▸ Directions for this task:
Copy the data exactly from the line that contains "from mathutils import Matrix, Vector" through the line that contains "obj.matrix_world = world", keeping both end lines and leaving out everything else.

▸ Given data:
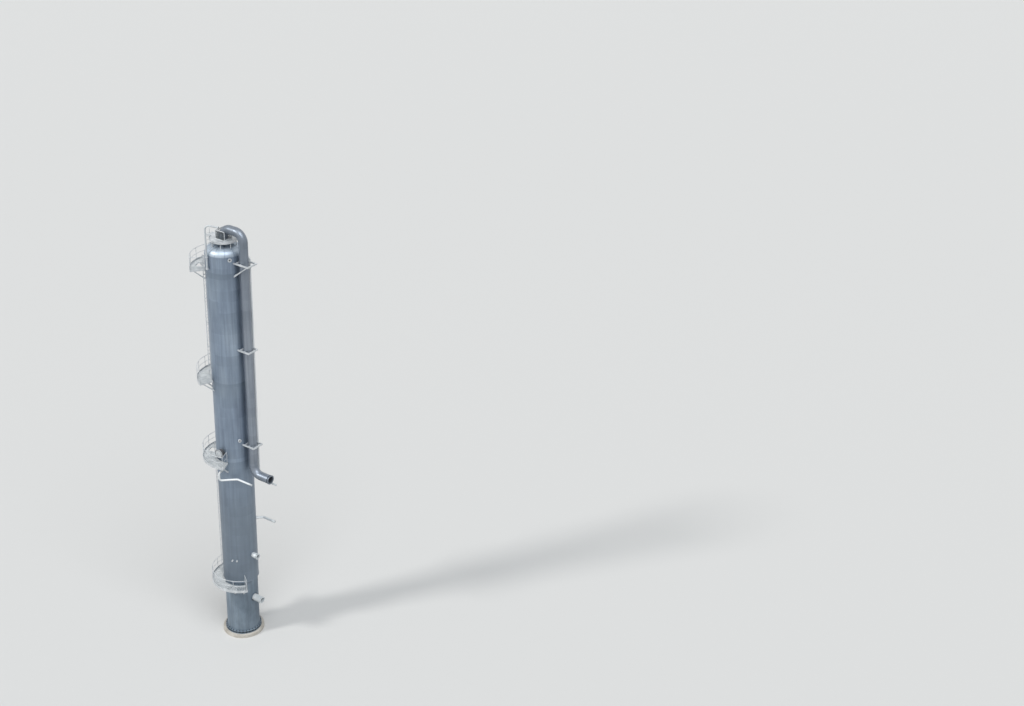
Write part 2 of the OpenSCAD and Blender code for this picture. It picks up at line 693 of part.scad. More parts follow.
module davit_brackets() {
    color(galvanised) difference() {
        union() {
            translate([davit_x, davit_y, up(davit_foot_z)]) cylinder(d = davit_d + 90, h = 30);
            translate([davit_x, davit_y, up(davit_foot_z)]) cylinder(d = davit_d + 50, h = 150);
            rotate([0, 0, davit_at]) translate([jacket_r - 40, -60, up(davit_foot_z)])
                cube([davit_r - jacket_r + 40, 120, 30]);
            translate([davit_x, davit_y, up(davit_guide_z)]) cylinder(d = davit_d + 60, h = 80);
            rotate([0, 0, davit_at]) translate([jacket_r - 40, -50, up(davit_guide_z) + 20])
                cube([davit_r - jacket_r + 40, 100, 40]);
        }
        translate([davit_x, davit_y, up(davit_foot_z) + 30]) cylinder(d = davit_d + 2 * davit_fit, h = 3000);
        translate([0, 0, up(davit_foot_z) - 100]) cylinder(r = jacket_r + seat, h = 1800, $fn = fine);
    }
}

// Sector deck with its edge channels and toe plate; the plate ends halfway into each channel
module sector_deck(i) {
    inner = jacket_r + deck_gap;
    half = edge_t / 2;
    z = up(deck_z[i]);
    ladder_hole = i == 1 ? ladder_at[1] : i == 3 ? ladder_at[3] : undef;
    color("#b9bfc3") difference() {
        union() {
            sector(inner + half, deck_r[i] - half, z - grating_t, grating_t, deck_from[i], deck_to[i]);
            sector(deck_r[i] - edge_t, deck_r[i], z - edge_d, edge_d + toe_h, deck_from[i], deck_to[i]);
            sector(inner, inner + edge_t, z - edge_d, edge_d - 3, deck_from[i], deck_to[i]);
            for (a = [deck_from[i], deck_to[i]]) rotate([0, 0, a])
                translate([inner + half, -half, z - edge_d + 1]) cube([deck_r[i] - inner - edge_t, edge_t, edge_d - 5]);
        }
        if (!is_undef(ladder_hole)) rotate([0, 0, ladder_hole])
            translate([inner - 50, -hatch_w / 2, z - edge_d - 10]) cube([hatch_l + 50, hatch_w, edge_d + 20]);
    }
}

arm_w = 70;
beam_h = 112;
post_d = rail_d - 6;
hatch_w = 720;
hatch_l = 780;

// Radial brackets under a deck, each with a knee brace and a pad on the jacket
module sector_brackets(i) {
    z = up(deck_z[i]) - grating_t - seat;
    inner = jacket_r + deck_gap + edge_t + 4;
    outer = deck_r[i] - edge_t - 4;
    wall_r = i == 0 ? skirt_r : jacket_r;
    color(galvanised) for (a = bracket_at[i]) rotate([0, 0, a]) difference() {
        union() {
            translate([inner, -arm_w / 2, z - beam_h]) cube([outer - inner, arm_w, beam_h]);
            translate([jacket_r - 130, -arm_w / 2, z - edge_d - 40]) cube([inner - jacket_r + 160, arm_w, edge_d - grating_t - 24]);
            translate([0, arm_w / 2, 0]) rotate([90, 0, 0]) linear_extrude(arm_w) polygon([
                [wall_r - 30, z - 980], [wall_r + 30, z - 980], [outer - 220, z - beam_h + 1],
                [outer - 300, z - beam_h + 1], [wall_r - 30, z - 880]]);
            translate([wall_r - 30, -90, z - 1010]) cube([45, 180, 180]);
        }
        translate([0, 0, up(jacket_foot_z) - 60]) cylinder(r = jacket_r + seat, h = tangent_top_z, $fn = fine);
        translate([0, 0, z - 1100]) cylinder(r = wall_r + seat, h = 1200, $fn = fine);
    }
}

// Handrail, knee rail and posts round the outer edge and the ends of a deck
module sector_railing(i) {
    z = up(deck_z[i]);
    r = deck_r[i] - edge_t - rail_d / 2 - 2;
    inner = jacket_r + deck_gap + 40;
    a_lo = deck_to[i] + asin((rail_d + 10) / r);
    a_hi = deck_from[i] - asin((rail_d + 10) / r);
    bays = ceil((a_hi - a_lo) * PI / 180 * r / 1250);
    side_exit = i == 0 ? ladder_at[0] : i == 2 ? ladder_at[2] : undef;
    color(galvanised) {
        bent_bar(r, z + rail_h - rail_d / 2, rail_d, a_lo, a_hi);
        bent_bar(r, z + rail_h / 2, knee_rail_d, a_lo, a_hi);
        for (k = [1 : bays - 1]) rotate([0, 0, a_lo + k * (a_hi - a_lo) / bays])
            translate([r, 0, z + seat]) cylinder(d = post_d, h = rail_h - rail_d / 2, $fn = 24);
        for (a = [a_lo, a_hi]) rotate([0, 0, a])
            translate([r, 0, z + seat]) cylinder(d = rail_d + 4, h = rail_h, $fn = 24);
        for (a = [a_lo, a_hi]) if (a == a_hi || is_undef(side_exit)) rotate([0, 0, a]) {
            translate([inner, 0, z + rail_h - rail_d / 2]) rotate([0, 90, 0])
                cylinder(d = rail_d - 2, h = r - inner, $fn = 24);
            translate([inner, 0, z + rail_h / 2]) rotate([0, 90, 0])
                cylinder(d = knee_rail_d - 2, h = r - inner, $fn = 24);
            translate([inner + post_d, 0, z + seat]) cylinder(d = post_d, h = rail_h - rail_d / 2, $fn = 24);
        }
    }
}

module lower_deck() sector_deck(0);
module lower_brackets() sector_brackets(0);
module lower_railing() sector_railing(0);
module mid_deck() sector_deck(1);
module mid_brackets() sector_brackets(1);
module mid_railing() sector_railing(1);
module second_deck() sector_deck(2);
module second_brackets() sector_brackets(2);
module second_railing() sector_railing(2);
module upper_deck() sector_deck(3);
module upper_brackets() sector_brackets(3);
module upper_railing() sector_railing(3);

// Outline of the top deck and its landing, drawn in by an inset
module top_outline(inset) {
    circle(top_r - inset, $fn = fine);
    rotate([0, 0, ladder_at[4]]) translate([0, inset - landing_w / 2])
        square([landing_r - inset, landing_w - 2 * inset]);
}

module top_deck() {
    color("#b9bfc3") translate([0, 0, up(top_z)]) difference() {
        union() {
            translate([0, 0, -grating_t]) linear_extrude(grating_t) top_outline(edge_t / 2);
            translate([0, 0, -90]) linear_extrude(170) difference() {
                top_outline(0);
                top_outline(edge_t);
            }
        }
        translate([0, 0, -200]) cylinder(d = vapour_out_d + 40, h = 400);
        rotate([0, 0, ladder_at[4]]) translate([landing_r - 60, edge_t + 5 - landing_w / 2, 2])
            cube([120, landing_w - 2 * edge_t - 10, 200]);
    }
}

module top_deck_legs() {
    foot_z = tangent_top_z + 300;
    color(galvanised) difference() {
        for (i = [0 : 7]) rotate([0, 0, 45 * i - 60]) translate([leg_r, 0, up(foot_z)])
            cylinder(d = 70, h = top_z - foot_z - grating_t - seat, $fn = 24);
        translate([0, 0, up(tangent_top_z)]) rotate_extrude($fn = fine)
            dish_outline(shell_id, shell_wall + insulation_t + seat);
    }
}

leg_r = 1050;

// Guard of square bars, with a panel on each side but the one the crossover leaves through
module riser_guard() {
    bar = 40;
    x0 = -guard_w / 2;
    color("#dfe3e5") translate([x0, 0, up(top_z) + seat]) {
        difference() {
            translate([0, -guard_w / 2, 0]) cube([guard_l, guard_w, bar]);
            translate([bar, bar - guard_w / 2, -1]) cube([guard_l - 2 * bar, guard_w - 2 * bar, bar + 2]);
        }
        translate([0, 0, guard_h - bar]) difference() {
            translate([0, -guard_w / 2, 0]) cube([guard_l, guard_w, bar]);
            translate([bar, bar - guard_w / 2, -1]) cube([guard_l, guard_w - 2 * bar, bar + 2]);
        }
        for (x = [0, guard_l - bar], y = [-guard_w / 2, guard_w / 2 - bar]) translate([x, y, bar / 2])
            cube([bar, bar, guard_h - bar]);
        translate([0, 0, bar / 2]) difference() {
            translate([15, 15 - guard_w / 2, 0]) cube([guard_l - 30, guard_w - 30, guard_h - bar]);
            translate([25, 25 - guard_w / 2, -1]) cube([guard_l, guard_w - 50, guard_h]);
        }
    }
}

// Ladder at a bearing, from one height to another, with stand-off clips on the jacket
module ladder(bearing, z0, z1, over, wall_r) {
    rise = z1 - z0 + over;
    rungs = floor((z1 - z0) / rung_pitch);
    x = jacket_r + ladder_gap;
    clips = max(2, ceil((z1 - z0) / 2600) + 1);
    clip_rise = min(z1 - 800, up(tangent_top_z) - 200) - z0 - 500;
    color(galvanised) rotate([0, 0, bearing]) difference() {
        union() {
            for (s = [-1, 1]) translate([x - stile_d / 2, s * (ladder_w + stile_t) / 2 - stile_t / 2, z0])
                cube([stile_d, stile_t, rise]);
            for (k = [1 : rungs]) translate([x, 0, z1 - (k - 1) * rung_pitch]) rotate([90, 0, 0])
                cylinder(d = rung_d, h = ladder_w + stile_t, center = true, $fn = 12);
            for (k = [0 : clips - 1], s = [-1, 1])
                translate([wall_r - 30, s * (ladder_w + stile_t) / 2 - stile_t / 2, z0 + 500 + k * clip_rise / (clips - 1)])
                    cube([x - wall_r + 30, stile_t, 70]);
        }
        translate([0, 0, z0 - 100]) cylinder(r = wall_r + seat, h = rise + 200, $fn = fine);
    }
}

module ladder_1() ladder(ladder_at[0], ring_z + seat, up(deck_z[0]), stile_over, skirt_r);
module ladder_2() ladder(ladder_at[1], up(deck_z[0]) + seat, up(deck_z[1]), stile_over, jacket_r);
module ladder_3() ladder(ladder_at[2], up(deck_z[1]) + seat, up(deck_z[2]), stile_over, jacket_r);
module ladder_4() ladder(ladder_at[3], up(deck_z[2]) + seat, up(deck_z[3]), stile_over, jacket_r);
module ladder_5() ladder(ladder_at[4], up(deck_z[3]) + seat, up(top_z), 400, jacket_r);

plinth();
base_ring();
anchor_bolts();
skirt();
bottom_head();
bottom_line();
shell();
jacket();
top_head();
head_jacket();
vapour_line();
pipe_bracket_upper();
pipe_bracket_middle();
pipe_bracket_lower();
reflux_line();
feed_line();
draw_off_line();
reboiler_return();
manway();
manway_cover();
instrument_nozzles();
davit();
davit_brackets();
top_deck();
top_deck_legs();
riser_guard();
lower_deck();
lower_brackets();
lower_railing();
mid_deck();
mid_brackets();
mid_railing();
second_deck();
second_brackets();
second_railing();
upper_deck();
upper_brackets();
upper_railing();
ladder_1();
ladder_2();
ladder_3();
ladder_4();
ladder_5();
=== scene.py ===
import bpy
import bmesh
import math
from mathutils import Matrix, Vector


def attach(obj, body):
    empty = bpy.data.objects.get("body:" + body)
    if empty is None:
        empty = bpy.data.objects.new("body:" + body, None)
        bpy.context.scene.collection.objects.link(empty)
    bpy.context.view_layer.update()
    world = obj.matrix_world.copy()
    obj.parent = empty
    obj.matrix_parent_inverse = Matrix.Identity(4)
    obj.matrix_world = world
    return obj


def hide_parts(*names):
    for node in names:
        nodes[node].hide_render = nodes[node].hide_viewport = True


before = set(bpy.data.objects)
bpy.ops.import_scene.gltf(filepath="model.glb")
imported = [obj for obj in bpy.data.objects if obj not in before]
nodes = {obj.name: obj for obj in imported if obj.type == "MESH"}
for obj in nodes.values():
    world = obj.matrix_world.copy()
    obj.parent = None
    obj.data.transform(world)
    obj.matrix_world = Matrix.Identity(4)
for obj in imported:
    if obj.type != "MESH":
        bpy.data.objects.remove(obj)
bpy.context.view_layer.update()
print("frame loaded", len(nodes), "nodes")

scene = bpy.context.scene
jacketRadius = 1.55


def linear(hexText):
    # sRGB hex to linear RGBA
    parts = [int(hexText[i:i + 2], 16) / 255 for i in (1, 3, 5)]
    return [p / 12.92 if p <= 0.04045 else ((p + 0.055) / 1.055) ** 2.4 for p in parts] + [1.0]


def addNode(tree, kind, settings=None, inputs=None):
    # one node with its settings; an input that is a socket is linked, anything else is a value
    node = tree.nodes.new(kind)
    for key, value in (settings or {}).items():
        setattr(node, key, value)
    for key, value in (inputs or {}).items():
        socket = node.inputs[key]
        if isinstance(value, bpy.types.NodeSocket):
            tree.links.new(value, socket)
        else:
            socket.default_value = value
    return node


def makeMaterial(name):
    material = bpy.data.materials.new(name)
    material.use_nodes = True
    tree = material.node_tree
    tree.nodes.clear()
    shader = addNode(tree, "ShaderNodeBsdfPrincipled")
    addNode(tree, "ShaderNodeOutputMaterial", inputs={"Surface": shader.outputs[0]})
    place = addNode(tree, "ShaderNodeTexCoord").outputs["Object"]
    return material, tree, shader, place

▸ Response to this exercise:
from mathutils import Matrix, Vector


def attach(obj, body):
    empty = bpy.data.objects.get("body:" + body)
    if empty is None:
        empty = bpy.data.objects.new("body:" + body, None)
        bpy.context.scene.collection.objects.link(empty)
    bpy.context.view_layer.update()
    world = obj.matrix_world.copy()
    obj.parent = empty
    obj.matrix_parent_inverse = Matrix.Identity(4)
    obj.matrix_world = world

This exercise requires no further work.